The Supreme Court’s 8-1 decision in Chiles v. Salazar rejected Colorado’s ban on certain therapeutic speech, with Justice Gorsuch writing for the majority and Justice Jackson dissenting; the opinion treats viewpoint-based limits on therapy as blatant First Amendment violations while flagging future, content-based regulations for further review.
The Court ruled 8-1 that Colorado cannot bar a licensed therapist from having a particular conversation in the office, and that vote tells you which side of this issue carried the day. More than two dozen state legislatures passed laws like Colorado’s, and lower courts, including the Tenth Circuit, upheld them before the Supreme Court stepped in. This case exposed a simple truth: when government picks a side in a speech exchange, it crosses the First Amendment line.
Kaley Chiles is a licensed mental health counselor in Colorado who provides talk therapy, and the state passed its ban in 2019. Colorado forbids licensed therapists from engaging in any practice that attempts to change a minor’s sexual orientation or gender identity, while allowing affirming approaches. That contrast makes the law viewpoint-based: one conclusion is allowed, the other is punished.
Colorado compounded the problem at oral argument by admitting an “unlicensed life coach” can say everything a licensed therapist cannot. The state conceded that the ban only applies to licensed professionals, which exposes the license as the mechanism of enforcement. If a person lacks a license, the same words are free; if they hold a license, the state can silence them. That is speech control by credential, not neutral professional regulation.

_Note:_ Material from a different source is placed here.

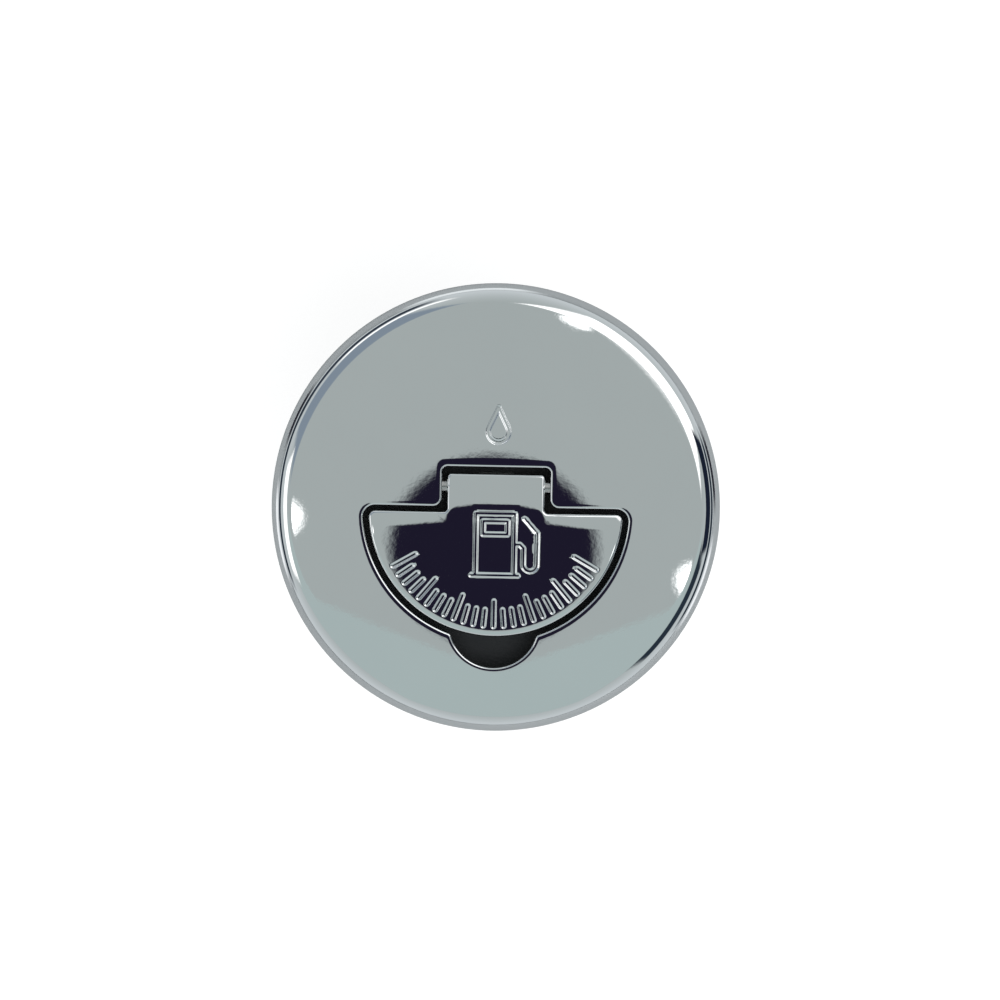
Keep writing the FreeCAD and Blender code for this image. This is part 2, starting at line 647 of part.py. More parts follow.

Justice Gorsuch, writing for eight justices, delivered a clear message to lower courts nationwide: “Her speech does not become ‘conduct’ just because a government says so or because it may be described as a ‘treatment’ or ‘therapeutic modality,'” and “The First Amendment is no word game.” Those sentences puncture the state’s attempt to recast speech as mere medical conduct. The opinion remanded to the Tenth Circuit for strict scrutiny, but the message was unmistakable: viewpoint bans in therapy are on shaky ground.
Colorado argued it was regulating medical conduct and that any speech limits were incidental, but Gorsuch invoked NIFLA v. Becerra to reject that framing. “Colorado does not regulate speech incident to conduct,” Gorsuch wrote. “It regulates ‘speech as speech.'” That doctrinal line is decisive: when speech itself is the target, heightened scrutiny applies. Lower courts that treat these bans as neutral professional rules will now have to rethink their approach.
Gorsuch did more than textbook doctrine; he used history to warn against deferring to prevailing professional opinion. He cited Buck v. Bell as a cautionary example and reminded readers that the American Psychiatric Association classified homosexuality as a mental disorder until 1974. Under the logic Justice Jackson endorses, government could freeze a professional consensus into law and crush dissenting speech. “The people lose,” Gorsuch wrote, “whenever the government transforms prevailing opinion into enforced conformity.”
Justice Ketanji Brown Jackson stood alone in dissent, arguing that the regulation was incidental to medical treatment and therefore subject to lower scrutiny. Eight justices disagreed. Even two liberals who dissented in NIFLA joined the majority here rather than follow Jackson’s approach, which underscores how stark the divide is between free speech principles and the instinct to regulate controversial therapies.
Justice Kagan, while joining the majority, wrote a brief concurrence that matters for what comes next. She agreed this law was “textbook” viewpoint discrimination but flagged a different kind of law: “I write only to note that if Colorado had instead enacted a content-based but viewpoint-neutral law,” Kagan wrote, “it would raise a different and more difficult question.” That distinction—banning a viewpoint versus banning an entire topic—gives future legislatures a roadmap for crafting new restrictions that may face less exacting review.
Kagan’s note is a tactical move. She is signaling how a content-based but viewpoint-neutral rule might be argued into survival, and that will shape future litigation strategy on both sides. Gorsuch handed lower courts a tool to strike down obvious viewpoint bans; Kagan quietly told blue-state lawmakers how to try again. It’s lawyering and courtcraft, not magnanimity.
Today’s decision leaves open hard questions. If a state were to ban all talk about sexual orientation and gender identity for minors, converting the rule into a subject-wide prohibition, courts will have to sort whether that is content regulation worthy of different treatment. The next cases will test whether the majority’s clear line around viewpoint discrimination can be preserved without opening new loopholes for content-based rules.
For now, the Court protected licensed therapists from being forced into a particular viewpoint, and it rejected the notion that professional licensing can be used to muzzle speech. The ruling is a win for free expression in clinical settings, and it forces states to choose between blunt, topic-wide restrictions and the dead end of viewpoint bans. The legal fights ahead will decide whether that choice stays meaningful.